> **PROBLEM DETAILS**
Set down the lines from the one containing "Model this object" to the one containing "BEAD_ROUNDING = 0.0018", both lines included, exactly as they stand and with no other lines.

> **DATA LISTING**

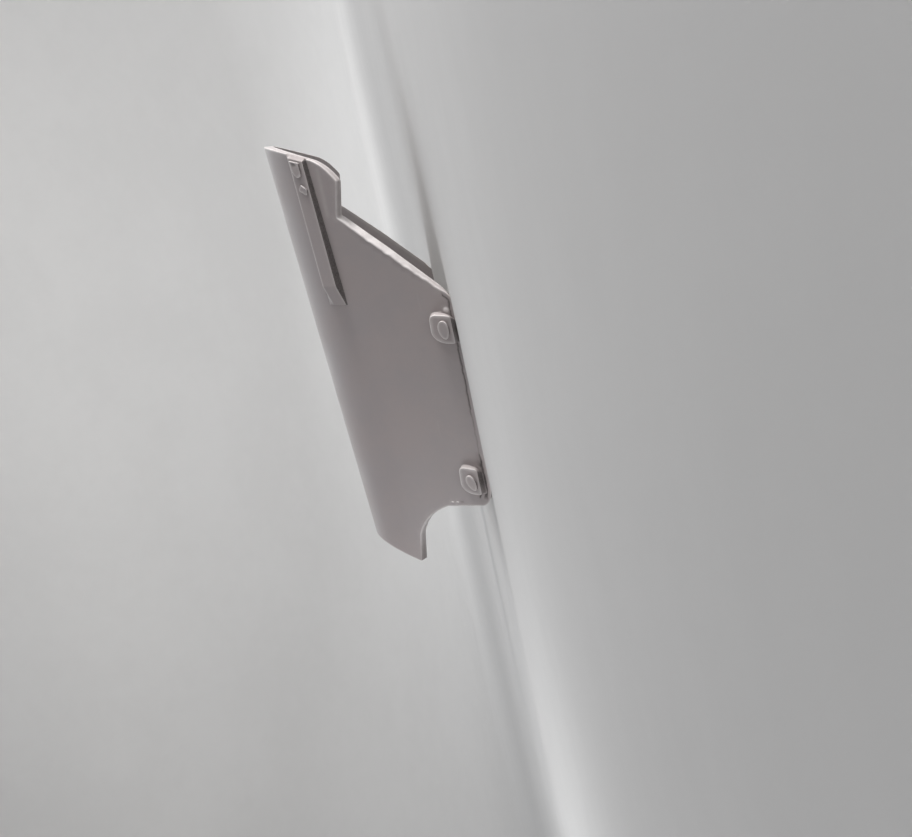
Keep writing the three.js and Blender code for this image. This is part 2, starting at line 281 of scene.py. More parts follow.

---

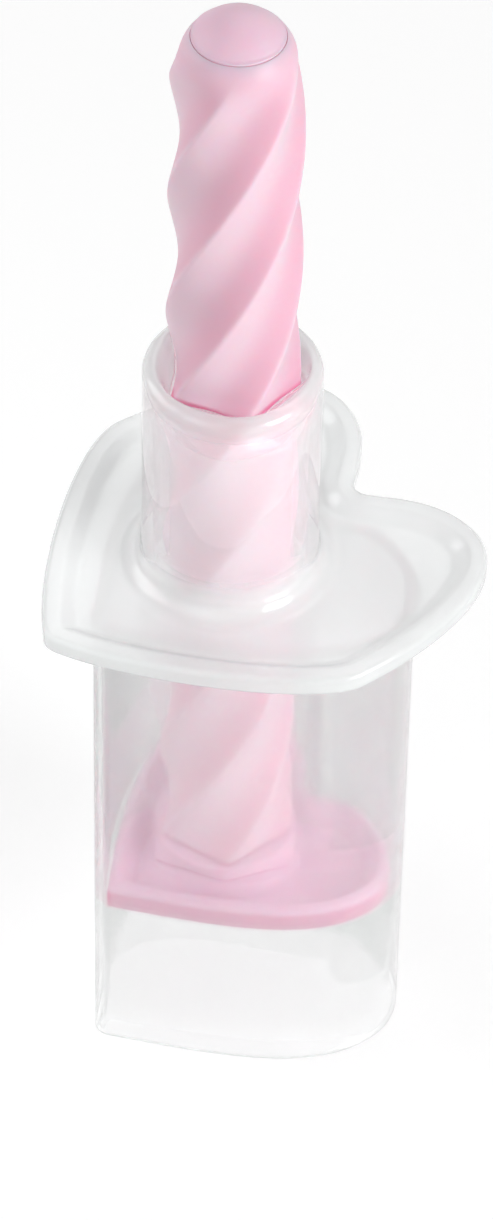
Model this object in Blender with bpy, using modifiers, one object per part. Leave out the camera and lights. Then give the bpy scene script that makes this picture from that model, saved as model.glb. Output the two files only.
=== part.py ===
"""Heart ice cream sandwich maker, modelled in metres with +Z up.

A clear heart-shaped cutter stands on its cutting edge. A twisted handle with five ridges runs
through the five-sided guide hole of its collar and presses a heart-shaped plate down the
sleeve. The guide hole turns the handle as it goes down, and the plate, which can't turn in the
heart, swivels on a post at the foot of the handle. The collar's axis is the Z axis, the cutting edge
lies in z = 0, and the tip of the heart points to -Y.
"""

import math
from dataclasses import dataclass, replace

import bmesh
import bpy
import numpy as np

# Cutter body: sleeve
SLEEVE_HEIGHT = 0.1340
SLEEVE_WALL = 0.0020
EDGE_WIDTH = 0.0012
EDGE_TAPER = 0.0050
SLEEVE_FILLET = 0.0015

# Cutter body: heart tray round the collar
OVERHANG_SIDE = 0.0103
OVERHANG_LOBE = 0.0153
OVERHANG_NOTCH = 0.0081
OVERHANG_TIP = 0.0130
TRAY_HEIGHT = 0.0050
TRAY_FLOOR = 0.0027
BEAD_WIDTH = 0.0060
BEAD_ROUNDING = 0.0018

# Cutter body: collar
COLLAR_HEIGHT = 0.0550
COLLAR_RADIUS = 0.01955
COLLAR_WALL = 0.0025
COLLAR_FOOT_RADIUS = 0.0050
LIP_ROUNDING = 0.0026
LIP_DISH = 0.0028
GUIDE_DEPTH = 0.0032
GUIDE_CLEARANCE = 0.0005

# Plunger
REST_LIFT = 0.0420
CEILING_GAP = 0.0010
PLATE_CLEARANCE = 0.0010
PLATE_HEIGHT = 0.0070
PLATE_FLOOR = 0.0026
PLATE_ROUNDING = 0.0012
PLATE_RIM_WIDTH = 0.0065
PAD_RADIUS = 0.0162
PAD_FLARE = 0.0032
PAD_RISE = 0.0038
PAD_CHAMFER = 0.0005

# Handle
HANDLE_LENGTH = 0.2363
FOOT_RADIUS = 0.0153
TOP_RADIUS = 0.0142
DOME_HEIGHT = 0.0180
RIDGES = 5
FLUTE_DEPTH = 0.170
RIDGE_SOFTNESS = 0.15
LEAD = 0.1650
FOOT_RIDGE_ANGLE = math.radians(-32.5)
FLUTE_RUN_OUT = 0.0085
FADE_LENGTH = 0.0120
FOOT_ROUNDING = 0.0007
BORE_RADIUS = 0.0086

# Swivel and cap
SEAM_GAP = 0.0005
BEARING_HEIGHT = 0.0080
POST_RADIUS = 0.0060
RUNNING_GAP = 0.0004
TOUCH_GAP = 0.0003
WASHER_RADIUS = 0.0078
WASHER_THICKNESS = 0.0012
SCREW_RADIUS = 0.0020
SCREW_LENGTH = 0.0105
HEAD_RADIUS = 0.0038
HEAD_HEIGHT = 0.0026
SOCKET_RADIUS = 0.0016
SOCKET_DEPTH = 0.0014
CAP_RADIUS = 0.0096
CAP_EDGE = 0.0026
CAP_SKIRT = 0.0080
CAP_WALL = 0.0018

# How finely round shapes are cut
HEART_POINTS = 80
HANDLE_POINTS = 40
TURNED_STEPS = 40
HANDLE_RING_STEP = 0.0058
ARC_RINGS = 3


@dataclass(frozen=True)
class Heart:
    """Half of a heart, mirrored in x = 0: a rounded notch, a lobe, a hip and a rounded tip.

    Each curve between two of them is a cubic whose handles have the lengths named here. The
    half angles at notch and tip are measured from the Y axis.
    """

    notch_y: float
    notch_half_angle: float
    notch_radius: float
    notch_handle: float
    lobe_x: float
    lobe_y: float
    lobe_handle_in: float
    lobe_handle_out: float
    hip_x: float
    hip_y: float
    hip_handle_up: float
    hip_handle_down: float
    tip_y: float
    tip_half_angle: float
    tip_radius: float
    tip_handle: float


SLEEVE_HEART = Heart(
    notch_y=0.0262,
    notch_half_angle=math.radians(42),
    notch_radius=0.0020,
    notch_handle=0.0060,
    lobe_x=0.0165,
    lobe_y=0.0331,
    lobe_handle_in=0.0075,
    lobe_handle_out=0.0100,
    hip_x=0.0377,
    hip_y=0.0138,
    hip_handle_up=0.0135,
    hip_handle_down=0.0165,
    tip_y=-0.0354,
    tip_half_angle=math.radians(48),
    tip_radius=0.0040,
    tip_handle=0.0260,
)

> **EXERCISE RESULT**
Model this object in Blender with bpy, using modifiers, one object per part. Leave out the camera and lights. Then give the bpy scene script that makes this picture from that model, saved as model.glb. Output the two files only.
=== part.py ===
"""Heart ice cream sandwich maker, modelled in metres with +Z up.

A clear heart-shaped cutter stands on its cutting edge. A twisted handle with five ridges runs
through the five-sided guide hole of its collar and presses a heart-shaped plate down the
sleeve. The guide hole turns the handle as it goes down, and the plate, which can't turn in the
heart, swivels on a post at the foot of the handle. The collar's axis is the Z axis, the cutting edge
lies in z = 0, and the tip of the heart points to -Y.
"""

import math
from dataclasses import dataclass, replace

import bmesh
import bpy
import numpy as np

# Cutter body: sleeve
SLEEVE_HEIGHT = 0.1340
SLEEVE_WALL = 0.0020
EDGE_WIDTH = 0.0012
EDGE_TAPER = 0.0050
SLEEVE_FILLET = 0.0015

# Cutter body: heart tray round the collar
OVERHANG_SIDE = 0.0103
OVERHANG_LOBE = 0.0153
OVERHANG_NOTCH = 0.0081
OVERHANG_TIP = 0.0130
TRAY_HEIGHT = 0.0050
TRAY_FLOOR = 0.0027
BEAD_WIDTH = 0.0060
BEAD_ROUNDING = 0.0018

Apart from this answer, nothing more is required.